Please give the count of lines holding the string "overall" and nothing besides.
start
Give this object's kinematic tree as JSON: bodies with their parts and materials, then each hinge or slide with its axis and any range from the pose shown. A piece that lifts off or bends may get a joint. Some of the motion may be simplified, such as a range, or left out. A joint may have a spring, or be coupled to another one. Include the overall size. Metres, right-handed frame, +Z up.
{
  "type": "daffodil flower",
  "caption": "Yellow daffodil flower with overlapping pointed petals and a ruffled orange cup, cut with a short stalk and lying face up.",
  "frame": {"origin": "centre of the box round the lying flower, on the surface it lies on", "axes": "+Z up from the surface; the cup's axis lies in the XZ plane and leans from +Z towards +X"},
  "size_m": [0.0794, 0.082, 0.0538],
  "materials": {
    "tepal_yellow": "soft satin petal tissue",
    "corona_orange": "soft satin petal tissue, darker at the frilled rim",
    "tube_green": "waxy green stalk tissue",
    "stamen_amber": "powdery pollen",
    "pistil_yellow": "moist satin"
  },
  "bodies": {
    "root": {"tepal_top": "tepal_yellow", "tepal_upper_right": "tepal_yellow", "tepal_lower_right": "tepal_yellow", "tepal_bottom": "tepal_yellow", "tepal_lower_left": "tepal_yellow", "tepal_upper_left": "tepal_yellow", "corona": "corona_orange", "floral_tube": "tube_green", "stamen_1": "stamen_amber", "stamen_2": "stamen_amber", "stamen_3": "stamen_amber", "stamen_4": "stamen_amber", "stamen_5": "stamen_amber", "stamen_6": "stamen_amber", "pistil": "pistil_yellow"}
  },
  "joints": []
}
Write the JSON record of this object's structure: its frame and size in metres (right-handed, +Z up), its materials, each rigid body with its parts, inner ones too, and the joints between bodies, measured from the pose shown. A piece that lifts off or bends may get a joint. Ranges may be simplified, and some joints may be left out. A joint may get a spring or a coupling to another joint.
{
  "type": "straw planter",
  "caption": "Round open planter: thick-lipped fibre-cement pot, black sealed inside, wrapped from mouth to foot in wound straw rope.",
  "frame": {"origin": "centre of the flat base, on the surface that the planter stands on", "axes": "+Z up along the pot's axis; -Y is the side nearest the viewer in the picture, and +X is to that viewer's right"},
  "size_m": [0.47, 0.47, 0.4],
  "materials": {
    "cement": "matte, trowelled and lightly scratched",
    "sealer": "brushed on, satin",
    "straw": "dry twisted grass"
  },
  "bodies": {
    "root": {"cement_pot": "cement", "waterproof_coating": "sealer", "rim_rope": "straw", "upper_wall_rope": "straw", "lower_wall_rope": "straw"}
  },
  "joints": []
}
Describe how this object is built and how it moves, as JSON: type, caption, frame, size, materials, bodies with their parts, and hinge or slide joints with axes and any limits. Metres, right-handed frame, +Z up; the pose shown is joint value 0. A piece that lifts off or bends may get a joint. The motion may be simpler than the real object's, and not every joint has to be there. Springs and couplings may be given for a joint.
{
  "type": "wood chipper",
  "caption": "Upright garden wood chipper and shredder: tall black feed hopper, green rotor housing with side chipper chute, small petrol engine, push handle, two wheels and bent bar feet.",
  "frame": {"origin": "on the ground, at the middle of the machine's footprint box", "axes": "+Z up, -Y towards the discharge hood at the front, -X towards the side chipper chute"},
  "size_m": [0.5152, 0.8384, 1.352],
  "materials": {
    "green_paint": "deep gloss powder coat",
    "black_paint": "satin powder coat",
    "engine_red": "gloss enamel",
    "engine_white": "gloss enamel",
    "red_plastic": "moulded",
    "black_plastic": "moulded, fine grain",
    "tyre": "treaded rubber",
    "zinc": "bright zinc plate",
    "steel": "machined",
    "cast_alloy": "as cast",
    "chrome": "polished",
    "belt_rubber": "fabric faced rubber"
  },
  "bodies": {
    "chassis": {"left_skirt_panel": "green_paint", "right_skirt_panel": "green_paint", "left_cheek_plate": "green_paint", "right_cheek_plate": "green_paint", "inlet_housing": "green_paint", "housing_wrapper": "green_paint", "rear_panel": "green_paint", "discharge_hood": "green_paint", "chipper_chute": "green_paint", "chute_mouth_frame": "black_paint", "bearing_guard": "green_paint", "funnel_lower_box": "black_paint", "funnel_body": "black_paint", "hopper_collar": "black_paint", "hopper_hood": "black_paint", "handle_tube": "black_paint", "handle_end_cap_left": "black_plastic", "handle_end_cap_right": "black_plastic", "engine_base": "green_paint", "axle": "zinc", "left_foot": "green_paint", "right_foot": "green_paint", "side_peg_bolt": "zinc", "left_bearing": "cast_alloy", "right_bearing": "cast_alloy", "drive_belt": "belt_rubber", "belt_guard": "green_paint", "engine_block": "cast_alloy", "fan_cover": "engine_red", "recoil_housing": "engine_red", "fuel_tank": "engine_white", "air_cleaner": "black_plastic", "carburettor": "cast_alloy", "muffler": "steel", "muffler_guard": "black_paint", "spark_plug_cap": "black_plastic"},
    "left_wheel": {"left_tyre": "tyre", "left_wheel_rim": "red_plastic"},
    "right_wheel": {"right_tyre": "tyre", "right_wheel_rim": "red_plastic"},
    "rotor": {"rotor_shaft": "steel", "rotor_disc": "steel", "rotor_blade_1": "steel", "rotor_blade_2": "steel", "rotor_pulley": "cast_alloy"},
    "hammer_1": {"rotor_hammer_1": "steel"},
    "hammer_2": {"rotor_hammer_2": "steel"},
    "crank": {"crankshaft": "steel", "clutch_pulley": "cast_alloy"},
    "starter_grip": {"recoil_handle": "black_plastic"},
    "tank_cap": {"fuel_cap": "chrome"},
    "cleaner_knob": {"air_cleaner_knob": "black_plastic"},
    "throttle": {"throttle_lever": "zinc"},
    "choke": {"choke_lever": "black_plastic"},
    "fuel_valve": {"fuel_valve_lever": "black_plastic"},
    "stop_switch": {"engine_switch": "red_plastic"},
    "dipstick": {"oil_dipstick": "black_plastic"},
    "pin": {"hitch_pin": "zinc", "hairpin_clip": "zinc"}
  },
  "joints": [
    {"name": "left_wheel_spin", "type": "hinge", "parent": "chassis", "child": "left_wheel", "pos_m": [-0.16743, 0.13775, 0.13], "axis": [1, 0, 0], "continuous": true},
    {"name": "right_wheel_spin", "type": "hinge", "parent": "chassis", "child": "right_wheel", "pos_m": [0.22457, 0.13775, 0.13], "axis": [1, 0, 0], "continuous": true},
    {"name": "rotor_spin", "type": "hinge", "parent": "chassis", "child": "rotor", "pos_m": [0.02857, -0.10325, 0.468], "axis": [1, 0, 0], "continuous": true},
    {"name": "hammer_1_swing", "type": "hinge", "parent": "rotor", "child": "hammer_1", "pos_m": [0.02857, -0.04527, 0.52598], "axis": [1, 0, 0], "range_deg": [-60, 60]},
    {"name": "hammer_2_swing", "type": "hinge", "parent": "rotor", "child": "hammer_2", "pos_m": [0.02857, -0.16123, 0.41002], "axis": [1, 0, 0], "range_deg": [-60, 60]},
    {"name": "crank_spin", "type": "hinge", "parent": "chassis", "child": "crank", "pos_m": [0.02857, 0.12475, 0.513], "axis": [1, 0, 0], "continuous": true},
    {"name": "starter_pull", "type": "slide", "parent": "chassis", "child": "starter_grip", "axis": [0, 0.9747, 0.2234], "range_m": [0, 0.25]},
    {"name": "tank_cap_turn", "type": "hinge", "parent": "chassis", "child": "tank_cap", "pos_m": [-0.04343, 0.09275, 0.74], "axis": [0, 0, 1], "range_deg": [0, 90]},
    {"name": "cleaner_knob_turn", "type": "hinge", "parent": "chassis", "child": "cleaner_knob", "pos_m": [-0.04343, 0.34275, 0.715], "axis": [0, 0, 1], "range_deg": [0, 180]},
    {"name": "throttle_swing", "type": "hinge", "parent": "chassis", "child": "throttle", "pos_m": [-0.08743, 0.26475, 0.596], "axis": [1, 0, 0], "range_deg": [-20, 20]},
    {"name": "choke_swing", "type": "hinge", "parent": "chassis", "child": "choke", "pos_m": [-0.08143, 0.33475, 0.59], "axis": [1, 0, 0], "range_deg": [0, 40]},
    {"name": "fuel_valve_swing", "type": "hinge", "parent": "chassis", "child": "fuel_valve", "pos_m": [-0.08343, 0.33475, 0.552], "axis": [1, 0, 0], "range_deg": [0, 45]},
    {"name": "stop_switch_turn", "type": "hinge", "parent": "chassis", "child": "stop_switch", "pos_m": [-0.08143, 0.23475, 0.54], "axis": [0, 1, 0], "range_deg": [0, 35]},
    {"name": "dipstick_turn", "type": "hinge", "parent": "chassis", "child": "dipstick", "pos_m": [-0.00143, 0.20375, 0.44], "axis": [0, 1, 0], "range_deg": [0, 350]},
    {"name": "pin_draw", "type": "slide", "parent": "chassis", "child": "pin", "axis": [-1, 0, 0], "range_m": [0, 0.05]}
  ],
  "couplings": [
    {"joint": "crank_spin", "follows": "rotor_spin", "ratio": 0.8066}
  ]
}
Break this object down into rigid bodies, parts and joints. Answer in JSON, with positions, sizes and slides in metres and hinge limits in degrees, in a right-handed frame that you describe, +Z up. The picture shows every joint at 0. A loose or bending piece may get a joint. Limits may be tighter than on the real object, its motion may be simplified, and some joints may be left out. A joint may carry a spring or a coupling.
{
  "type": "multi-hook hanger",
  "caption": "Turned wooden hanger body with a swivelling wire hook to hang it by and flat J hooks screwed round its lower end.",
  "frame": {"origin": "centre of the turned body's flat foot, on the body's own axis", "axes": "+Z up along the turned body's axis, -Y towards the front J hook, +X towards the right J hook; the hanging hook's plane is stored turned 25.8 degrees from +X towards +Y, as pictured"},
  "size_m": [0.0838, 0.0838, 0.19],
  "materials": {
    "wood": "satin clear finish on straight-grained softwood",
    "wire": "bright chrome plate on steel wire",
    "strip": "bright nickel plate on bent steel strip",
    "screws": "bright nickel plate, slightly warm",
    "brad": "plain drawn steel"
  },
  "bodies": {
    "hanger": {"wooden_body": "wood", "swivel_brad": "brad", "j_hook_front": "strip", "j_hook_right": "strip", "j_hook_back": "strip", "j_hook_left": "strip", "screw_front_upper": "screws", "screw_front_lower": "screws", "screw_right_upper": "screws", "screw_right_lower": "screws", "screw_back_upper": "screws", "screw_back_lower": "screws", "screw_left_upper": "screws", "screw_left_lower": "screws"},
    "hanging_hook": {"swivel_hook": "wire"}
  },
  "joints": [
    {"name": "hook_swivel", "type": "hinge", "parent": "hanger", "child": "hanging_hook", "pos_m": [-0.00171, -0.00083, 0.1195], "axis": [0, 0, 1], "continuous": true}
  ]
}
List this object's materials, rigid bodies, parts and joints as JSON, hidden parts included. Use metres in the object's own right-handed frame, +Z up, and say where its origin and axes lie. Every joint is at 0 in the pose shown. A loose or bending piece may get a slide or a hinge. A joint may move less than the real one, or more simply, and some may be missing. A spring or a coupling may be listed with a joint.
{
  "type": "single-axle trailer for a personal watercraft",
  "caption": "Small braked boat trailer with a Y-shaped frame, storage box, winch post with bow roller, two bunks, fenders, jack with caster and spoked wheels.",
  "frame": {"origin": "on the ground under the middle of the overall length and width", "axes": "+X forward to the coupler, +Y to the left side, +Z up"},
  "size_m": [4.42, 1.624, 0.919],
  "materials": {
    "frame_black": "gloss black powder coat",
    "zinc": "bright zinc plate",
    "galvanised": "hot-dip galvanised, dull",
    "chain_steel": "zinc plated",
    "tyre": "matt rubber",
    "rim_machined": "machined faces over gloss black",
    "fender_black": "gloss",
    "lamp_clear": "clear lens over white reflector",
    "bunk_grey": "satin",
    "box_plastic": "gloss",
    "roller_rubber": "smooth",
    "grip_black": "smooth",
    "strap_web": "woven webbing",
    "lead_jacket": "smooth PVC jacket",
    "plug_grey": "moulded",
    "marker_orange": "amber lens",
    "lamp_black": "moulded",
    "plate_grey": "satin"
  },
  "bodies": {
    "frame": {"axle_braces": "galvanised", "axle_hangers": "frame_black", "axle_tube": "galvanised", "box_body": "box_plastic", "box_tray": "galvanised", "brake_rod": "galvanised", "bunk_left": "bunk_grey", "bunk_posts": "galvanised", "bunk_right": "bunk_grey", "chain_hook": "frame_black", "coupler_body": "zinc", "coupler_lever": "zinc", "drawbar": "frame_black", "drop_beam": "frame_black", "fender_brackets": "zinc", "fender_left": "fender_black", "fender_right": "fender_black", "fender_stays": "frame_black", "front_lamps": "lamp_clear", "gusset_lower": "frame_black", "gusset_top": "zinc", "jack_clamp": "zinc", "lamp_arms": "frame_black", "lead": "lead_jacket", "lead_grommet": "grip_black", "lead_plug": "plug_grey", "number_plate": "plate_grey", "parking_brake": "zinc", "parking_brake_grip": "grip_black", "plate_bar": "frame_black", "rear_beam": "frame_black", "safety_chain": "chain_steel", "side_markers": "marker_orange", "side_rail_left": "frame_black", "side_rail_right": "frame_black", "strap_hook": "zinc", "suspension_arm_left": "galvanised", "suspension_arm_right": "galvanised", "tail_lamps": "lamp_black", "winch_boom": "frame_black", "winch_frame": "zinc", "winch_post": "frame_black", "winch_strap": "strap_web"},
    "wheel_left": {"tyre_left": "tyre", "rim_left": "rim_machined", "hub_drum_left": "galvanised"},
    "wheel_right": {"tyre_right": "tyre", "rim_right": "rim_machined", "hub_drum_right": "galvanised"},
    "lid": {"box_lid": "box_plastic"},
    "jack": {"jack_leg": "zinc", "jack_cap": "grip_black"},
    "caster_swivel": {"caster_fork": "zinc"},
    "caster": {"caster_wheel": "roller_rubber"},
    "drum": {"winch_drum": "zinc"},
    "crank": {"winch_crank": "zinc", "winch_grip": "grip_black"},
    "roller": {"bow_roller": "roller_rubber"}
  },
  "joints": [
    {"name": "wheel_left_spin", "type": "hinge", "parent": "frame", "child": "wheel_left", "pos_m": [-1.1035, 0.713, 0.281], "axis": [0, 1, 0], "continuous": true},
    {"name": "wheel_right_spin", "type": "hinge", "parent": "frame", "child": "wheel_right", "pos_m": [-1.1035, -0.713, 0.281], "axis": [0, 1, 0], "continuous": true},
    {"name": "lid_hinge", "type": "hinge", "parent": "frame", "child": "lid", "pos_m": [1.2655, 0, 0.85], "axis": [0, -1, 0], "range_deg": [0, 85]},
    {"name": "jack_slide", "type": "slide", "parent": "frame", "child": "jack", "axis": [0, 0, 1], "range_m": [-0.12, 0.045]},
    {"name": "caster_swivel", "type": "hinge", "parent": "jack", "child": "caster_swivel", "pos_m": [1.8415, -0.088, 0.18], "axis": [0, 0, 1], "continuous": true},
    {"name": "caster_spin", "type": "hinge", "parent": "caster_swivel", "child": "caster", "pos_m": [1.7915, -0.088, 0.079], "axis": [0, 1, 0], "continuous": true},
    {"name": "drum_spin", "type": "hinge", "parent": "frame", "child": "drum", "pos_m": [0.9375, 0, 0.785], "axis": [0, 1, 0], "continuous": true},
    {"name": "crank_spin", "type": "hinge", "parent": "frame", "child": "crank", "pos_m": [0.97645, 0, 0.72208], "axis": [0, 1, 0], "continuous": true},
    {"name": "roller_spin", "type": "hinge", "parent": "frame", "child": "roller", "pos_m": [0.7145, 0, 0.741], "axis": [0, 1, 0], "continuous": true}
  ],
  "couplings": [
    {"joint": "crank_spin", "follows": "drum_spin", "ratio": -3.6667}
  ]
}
end
▶ **TASK ANSWER**
2